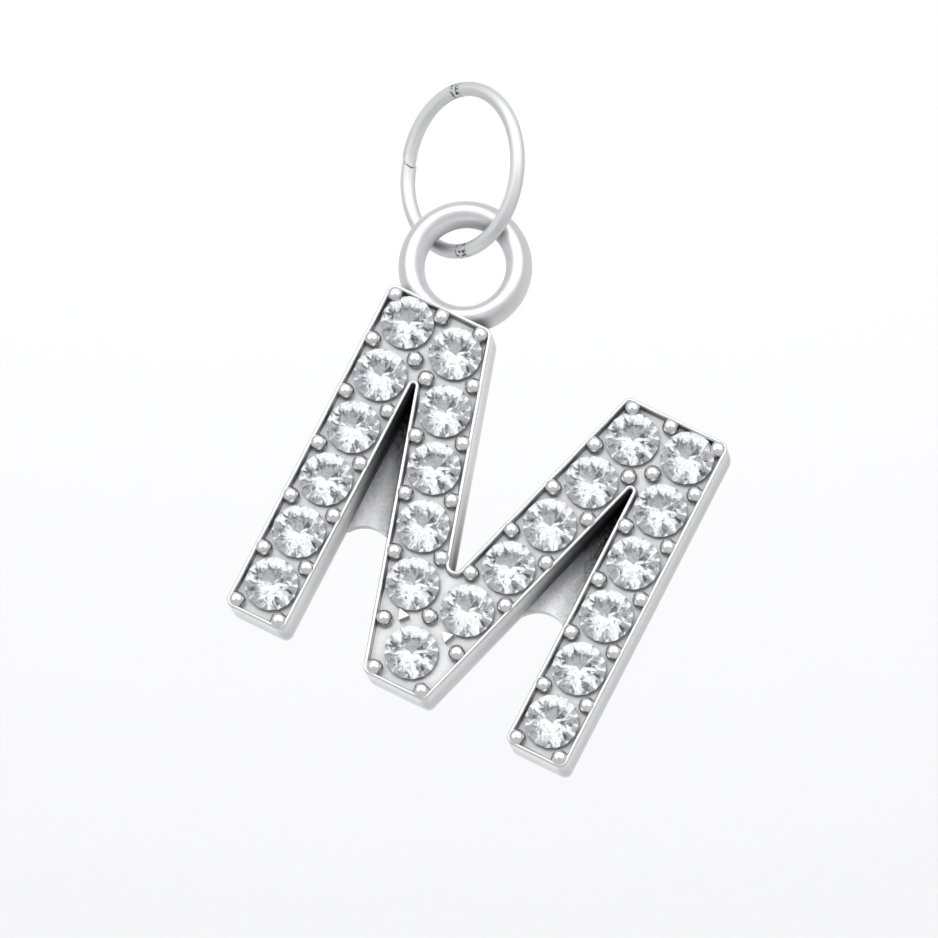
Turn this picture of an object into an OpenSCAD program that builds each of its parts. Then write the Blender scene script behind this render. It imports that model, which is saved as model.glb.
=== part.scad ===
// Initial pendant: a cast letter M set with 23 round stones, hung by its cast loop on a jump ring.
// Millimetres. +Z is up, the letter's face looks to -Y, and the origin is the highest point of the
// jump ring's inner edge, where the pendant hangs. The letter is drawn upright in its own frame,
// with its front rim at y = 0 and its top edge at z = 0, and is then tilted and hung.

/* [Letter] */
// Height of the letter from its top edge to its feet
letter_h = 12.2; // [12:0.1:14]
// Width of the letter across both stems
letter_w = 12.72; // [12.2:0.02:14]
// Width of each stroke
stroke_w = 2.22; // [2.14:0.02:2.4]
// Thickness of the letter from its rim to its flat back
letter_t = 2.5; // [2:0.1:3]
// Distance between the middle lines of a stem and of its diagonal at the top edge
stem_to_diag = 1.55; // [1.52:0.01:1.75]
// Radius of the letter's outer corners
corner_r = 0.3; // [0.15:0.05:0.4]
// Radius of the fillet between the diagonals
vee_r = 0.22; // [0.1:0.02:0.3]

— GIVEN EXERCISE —
Report only the number of lines that hold the string "each" in this listing.

— ANSWER TO THIS PROBLEM —
2